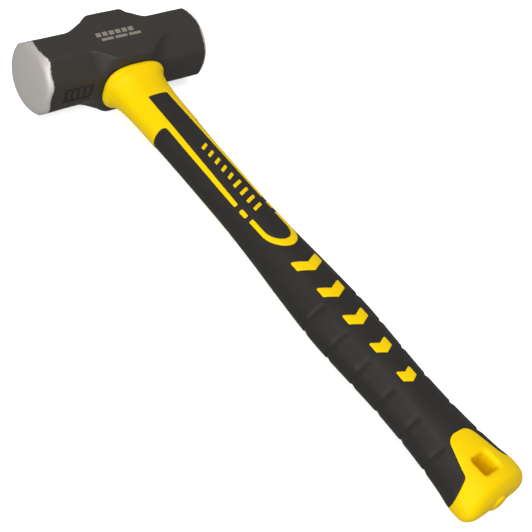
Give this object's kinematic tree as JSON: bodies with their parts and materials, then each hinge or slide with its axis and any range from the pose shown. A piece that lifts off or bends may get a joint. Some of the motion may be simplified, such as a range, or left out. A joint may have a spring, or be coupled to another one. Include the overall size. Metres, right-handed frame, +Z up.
{
  "type": "sledgehammer",
  "caption": "Short-handled sledgehammer: octagonal two-face steel head on a fibreglass-cored handle with a plastic jacket, rubber overmould and hanging hole.",
  "frame": {"origin": "on the supporting surface, at the middle of the bounding box's base", "axes": "+X along the head from one striking face to the other, +Y along the handle from the butt to the top of the head, +Z up out of the upper cheek; the hammer lies on its lower cheek"},
  "size_m": [0.1278, 0.4014, 0.045],
  "materials": {
    "head_steel": "satin black paint over forged steel, with ground bare striking faces",
    "fibreglass": "pultruded glass fibre rod",
    "resin": "poured epoxy",
    "yellow_plastic": "semi-gloss moulded polypropylene",
    "black_rubber": "satin moulded thermoplastic rubber"
  },
  "bodies": {
    "root": {"hammer_head": "head_steel", "core_rod": "fibreglass", "eye_resin": "resin", "handle_jacket": "yellow_plastic", "grip_overmould": "black_rubber"}
  },
  "joints": []
}
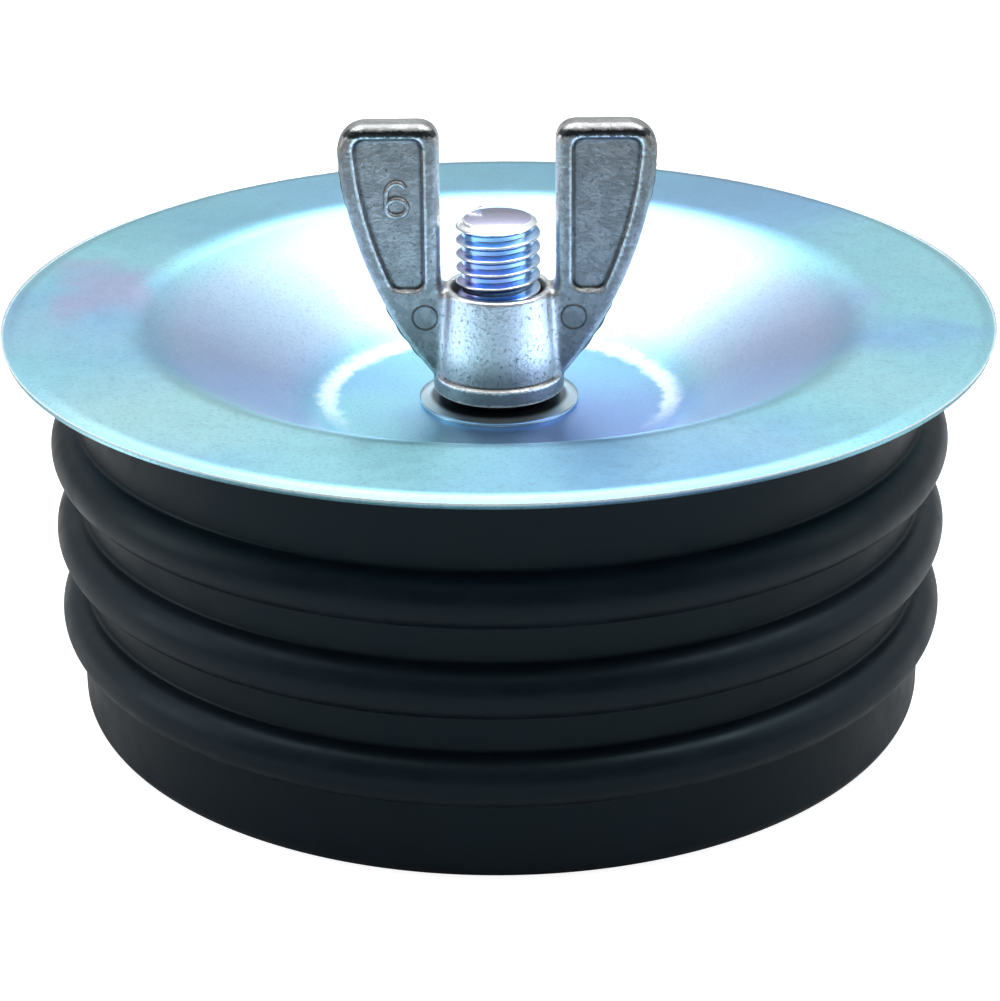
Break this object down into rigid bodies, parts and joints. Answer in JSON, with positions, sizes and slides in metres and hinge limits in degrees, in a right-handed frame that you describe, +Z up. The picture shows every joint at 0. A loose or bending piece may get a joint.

***

Task statement -> Which lines hold the string "parts"? List them all.

Correct response ->
Give this object's kinematic tree as JSON: bodies with their parts and materials, then each hinge or slide with its axis and any range from the pose shown. A piece that lifts off or bends may get a joint. Some of the motion may be simplified, such as a range, or left out. A joint may have a spring, or be coupled to another one. Include the overall size. Metres, right-handed frame, +Z up.
Break this object down into rigid bodies, parts and joints. Answer in JSON, with positions, sizes and slides in metres and hinge limits in degrees, in a right-handed frame that you describe, +Z up. The picture shows every joint at 0. A loose or bending piece may get a joint.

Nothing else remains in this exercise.